**Your instructions**
Collect every line below that contains the word "Blender".

━━ Recorded data ━━

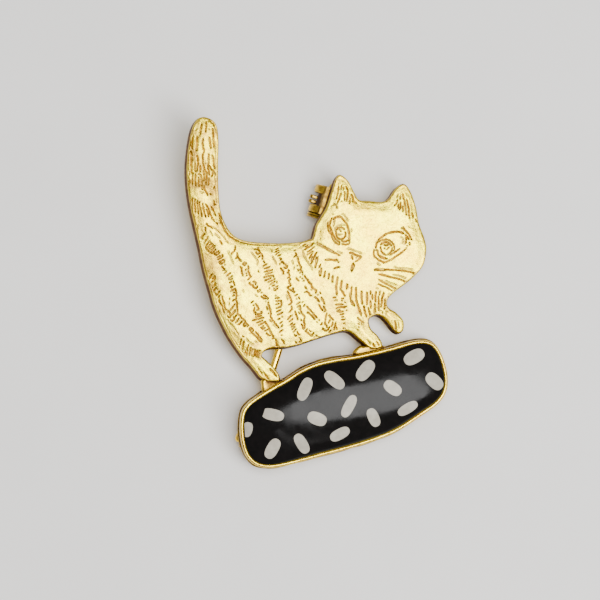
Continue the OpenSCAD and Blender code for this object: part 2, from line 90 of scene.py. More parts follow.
# The engraving, one stroke after another between slashes. "w" gives a stroke's width, "f" makes it faint and "s" is
# a broad painted shade that only dulls the metal. A single place is a dot.
TAIL = """
199.5,119.5 195.5,123.5 193.2,128 191.4,133.5 190.6,139 190.4,144 190,148 190.8,150.5 192.2,152.5 192.3,155 191.8,158
192.3,161 191.7,164 192.2,167 191.7,171 193,173 193.8,174.5 / 188.5,184.5 188.8,190 189.2,193 189.7,197 189.7,201
190.2,205 190.8,208 191.5,212 192.3,216 193,220 193.8,225 195,229 / f 196,233 199,244 202,257 205.5,269 209.5,283
214,297 219,311 225,323 231,335 238,346 247,358 / w1.4 209,118.7 211.5,120.5 213.5,123 215.5,126 216.5,129 217.2,132.5
/ f 217,140 216.8,145 216.5,150 216.8,155 216.3,160 216.5,165 216.3,170 216.3,175 215.5,178 216.5,180.5 217,184
217,190 217.2,195 217.8,200 217.8,203 / w1.4 219.5,212 220.3,216 221.3,220 223,224 224.5,228 229,235 235,239 241,241
245,242 252,243.7 262,244 275,244.5 290,244 300,243.5 / w2 202,124 201.2,128 200.8,131 200.7,134 / f 199.7,129.5
199.7,136 / 207,121 207,126 206.2,129 206.5,132 / 213.2,128 213.7,131 214,137 214.3,141 214.8,145 214.5,147 /
210,128.5 / 209.8,136.5 210.6,139 210.8,142 211.2,145.5 211.7,148.5 / w2 197.5,136.5 197.3,139 198,141.5 197.5,145
197,148 196.8,151 / 203.5,138 203.2,141 203,143 203.5,147 204.5,150 204.2,152 203,155.5 203.2,158 203.5,162.5 204,165
204.8,167.5 205.5,170 207,172 207.3,173.5 207,180 206.5,184.5 / 193.5,134 193,138 192.8,141 192.5,145 192.8,148.5 / f
196.3,128 196.3,131 / 209.4,153 209.2,158 209.5,162 208.7,165 208.3,168 209.5,170.5 210,175 / 213,154.5 214,158
214.2,161.5 214.5,165 215.7,168.5 / 210,165 211.5,168 212,170 / 213,169 214.5,171.5 213.3,173.5 212.5,176.5 /
215.5,172 215.8,175 / f 205.5,161 206,164 / 203.5,170.5 204.5,173 204.7,176 204.5,181 / 197.5,155 198.5,158 198.3,161
198.7,163.5 197.7,166 198,170.5 / 195.3,162.5 195.5,166 195.3,168.5 196,171 198,170.5 / 200.5,165 201,167.5 200.7,172
/ 189.3,163 188.8,166 188.7,168.5 189.5,171 190.3,174.5 / 188.7,177 189.3,178.5 190.5,180 190.8,183 / 195.7,174
195.8,177 196,181 196.2,185.5 / 193.3,175 192.8,178 193,184 / 198.5,173.7 200,173.8 201.3,175 202,178 202.3,181
202.2,184 202.7,187 203,189.5 / 199,177 199,183 199.7,186.5 / 204.3,185 205,189 206.3,191 207.5,193 / 209.7,177
209.3,181 209.3,185 / 212.3,186 / 215.5,185.5 214.3,188.5 / f 200,191 202,192.3 205,192 / s6 213.5,178 213,205 /
192.7,197.5 192.9,208.5 / 195.3,199 195.5,204 196,212.5 / 197.5,200.5 198,204 198.6,209 199,213.7 / 199.5,201.5
200.3,206 201.2,210 202.2,216.5 / 203,203 203.5,207 204.5,211 206.2,217 / 207,208.5 208.3,212 209.3,216.5 /
205.8,203.5 207.5,205.5 209.5,209.5 211,213.5 213,218.5 / 211.8,206 213,208.5 215,211.5 216.3,215 / 207,192
208.5,195.5 / 210.5,193 212,194.5 / 214.5,199.5 215,204 217,204.5 / 213,217.5 215,221 / 206.5,223 208.5,225.5
212,226.5 213,228 / 216.5,221.5 218.5,224 / 198,225 197.5,229 / s5 218,207 217,222 224,236 / f 213,226 219,230 225,237
229,243 / f 215,233 221,238 / f 210,230 213,236 / 205.5,227 206,231
"""
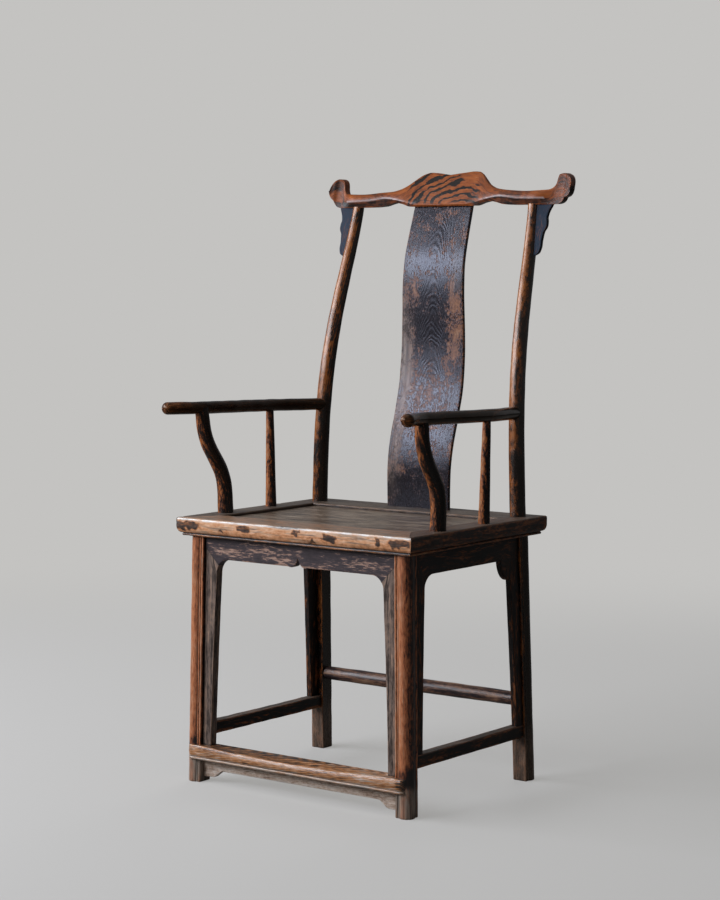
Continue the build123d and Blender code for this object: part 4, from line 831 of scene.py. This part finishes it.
batten = {"spacing": 95.0, "width": 30.0, "thick": 13.0}
y = np.linspace(chair["innerFront"] + 0.2, chair["innerRear"] - 0.2, 60)[:, None]
box = roundedBox(batten["width"], batten["thick"], 1.5, 52)
middle = panelTop - seat["panelThick"] - batten["thick"] / 2
battenSkin = grid(batten["spacing"] + box[:, 0], y, middle + box[:, 1])
for side, seed in (("right", 75), ("left", 76)):
    settle(surface(f"{side}Batten", weathered(onHand(side, battenSkin), 0.2, 40, seed), 0.55, 0.2),
           stripElm, "rubbed_elm", f"{side}_seat_batten")
settle(surface("seatPanel", panelSkin, 0.5, 0.2, board=(panelSkin[..., 1] + 37, panelSkin[..., 0])),
       panelElm, "rubbed_elm", "seat_panel")
print("seat ready")


# Arms and their posts. The arm's plan is its middle line from the rear post to the free end, and
# the gooseneck goes forward by its share of the sweep at each share of its rise.
arm = {"width": 26.0, "height": 24.5, "endRound": 10.0, "backHeight": 720.5, "climb": 12.0,
       "planY": (152.5, 98.0, 48.0, 12.0, -52.0, -122.0, -192.0, -225.0, -252.0, -278.5),
       "planX": (238.0, 251.0, 261.5, 266.2, 268.0, 267.0, 267.6, 273.5, 282.0, 292.5),
       "wear": 0.4, "wearEnd": 0.12}
gooseneck = {"radius": 15.4, "topRadius": 13.2, "x": 258.5, "y": -135.1, "sweep": 60.5, "spread": 7.5,
             "rise": (0, 0.12, 0.24, 0.38, 0.525, 0.67, 0.81, 1),
             "forward": (0, 0, 0.015, 0.12, 0.44, 0.77, 0.935, 1)}
sidePost = {"radius": 11.1, "topRadius": 7.7, "x": 262.2, "y": 8.7, "spread": 4.0, "lean": 3.0}


def armHeight(y):
    return arm["backHeight"] + arm["climb"] * (arm["planY"][0] - y) / (arm["planY"][0] - arm["planY"][-1])


def tube(path, sideRadius, upRadius, level, count=44):
    # Ellipses square to the path; their first axis is kept square to the level direction.
    tangent = np.gradient(path, axis=0)
    tangent /= np.linalg.norm(tangent, axis=1, keepdims=True)
    first = np.cross(tangent, level)
    first /= np.linalg.norm(first, axis=1, keepdims=True)
    second = np.cross(first, tangent)
    angles = np.linspace(0, 2 * math.pi, count, endpoint=False)[None, :, None]
    aside = first[:, None] * np.cos(angles) * np.reshape(sideRadius, (-1, 1, 1))
    return path[:, None] + aside + second[:, None] * np.sin(angles) * np.reshape(upRadius, (-1, 1, 1))


def armSkin():
    # A round bar along the plan, drawn in to a blunt tip at its free end.
    a = arm
    back, tip = a["planY"][0], a["planY"][-1]
    last = 0.955 + 0.045 * np.sin(np.linspace(0, math.pi / 2, 14))[1:]
    y = back + (tip - back) * np.concatenate([np.linspace(0, 0.955, 120), last])
    path = line(curve(-y, -np.array(a["planY"]), a["planX"]), y, armHeight(y))
    left = (y - tip) * 1.08
    shrink = np.sqrt(np.clip(1 - (1 - np.clip(left / a["endRound"], 0, 1)) ** 2, 0.0005, 1))
    return tube(path, *(a[k] / 2 * (0.12 + 0.88 * shrink) for k in ("width", "height")), [0, 0, 1])


def postHeights(y, share):
    # From just inside the seat up to the middle of the arm.
    return chair["seatTop"] - 1 + (armHeight(y) - chair["seatTop"] + 1) * share


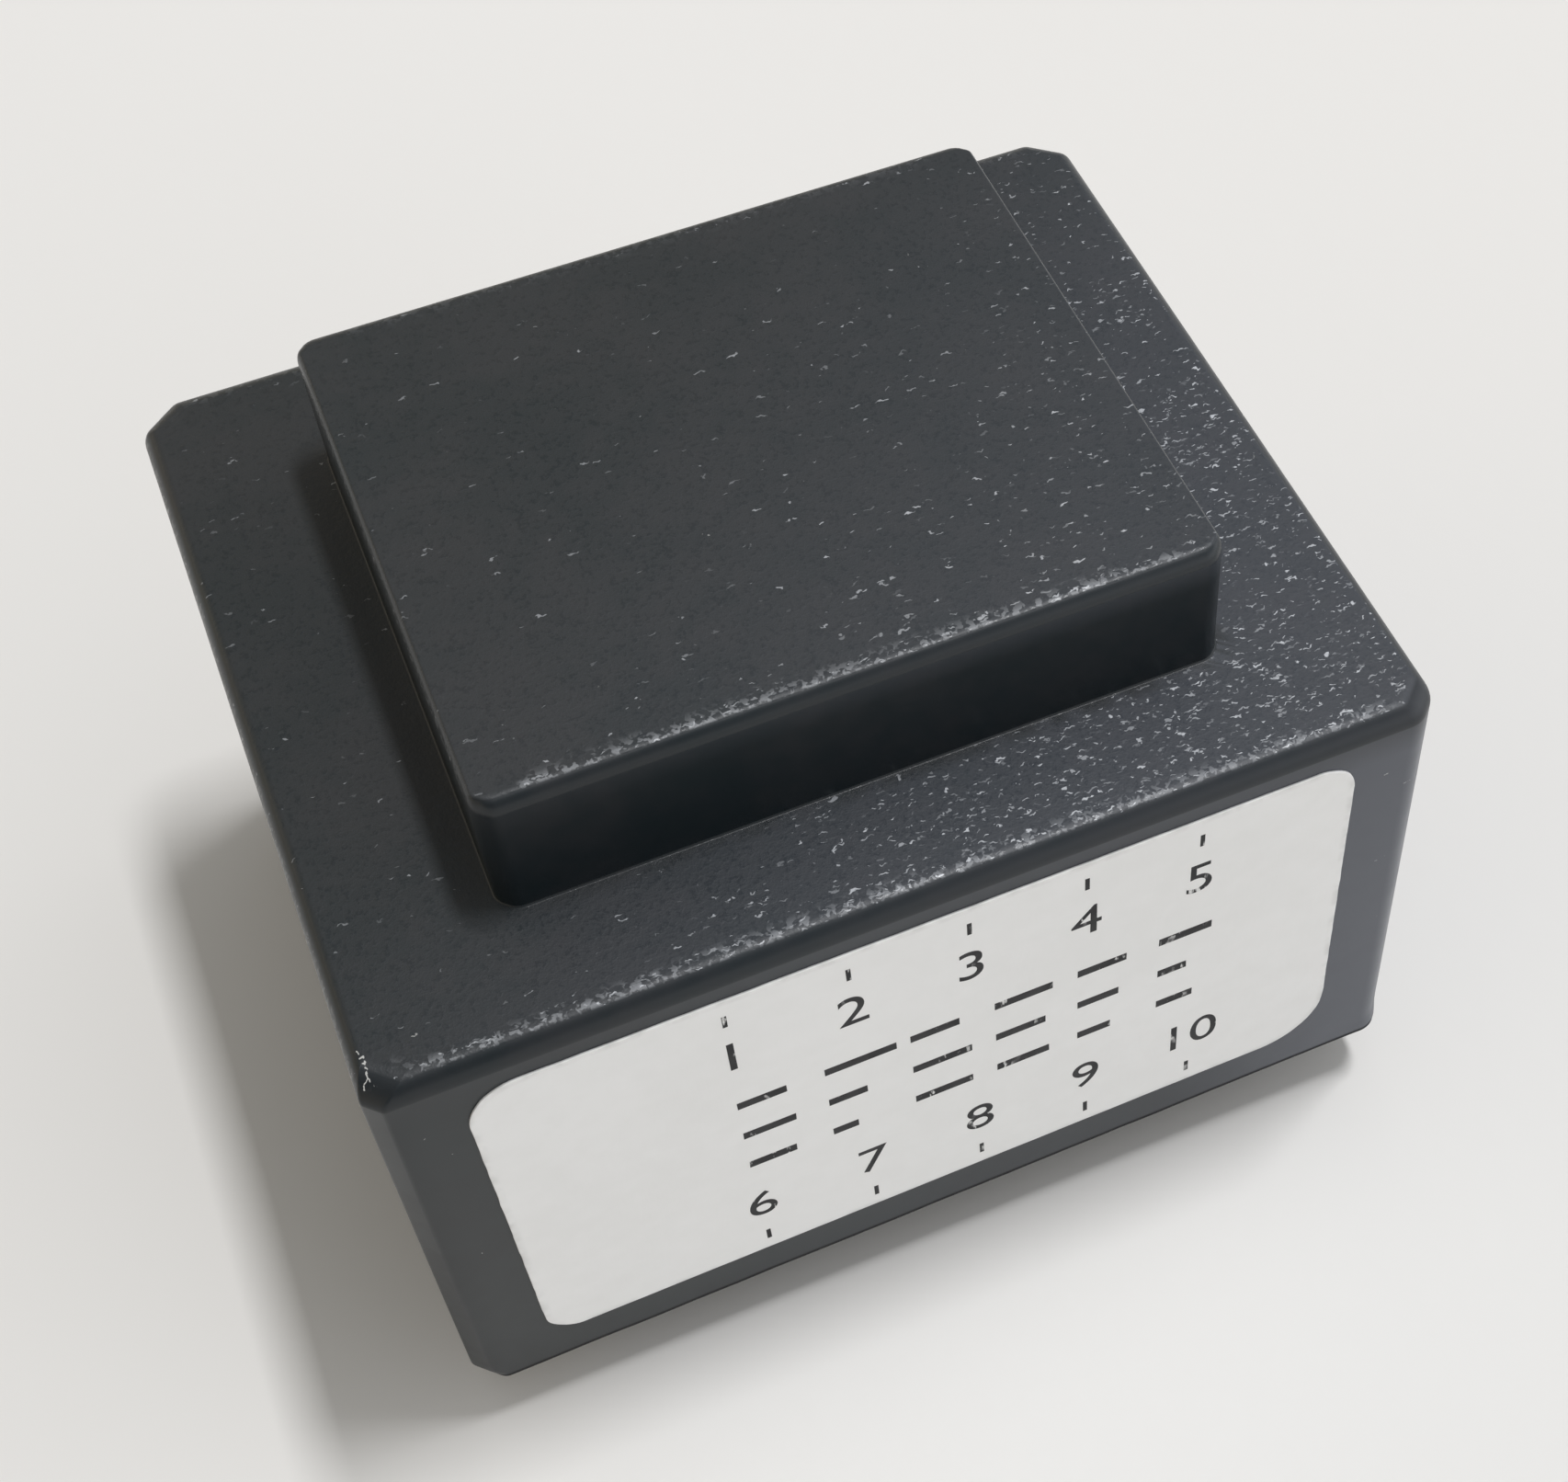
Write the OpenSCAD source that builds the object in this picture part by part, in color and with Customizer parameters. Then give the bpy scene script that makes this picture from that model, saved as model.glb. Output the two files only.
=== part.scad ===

━━━

**Task response**
Continue the OpenSCAD and Blender code for this object: part 2, from line 90 of scene.py. More parts follow.
Continue the build123d and Blender code for this object: part 4, from line 831 of scene.py. This part finishes it.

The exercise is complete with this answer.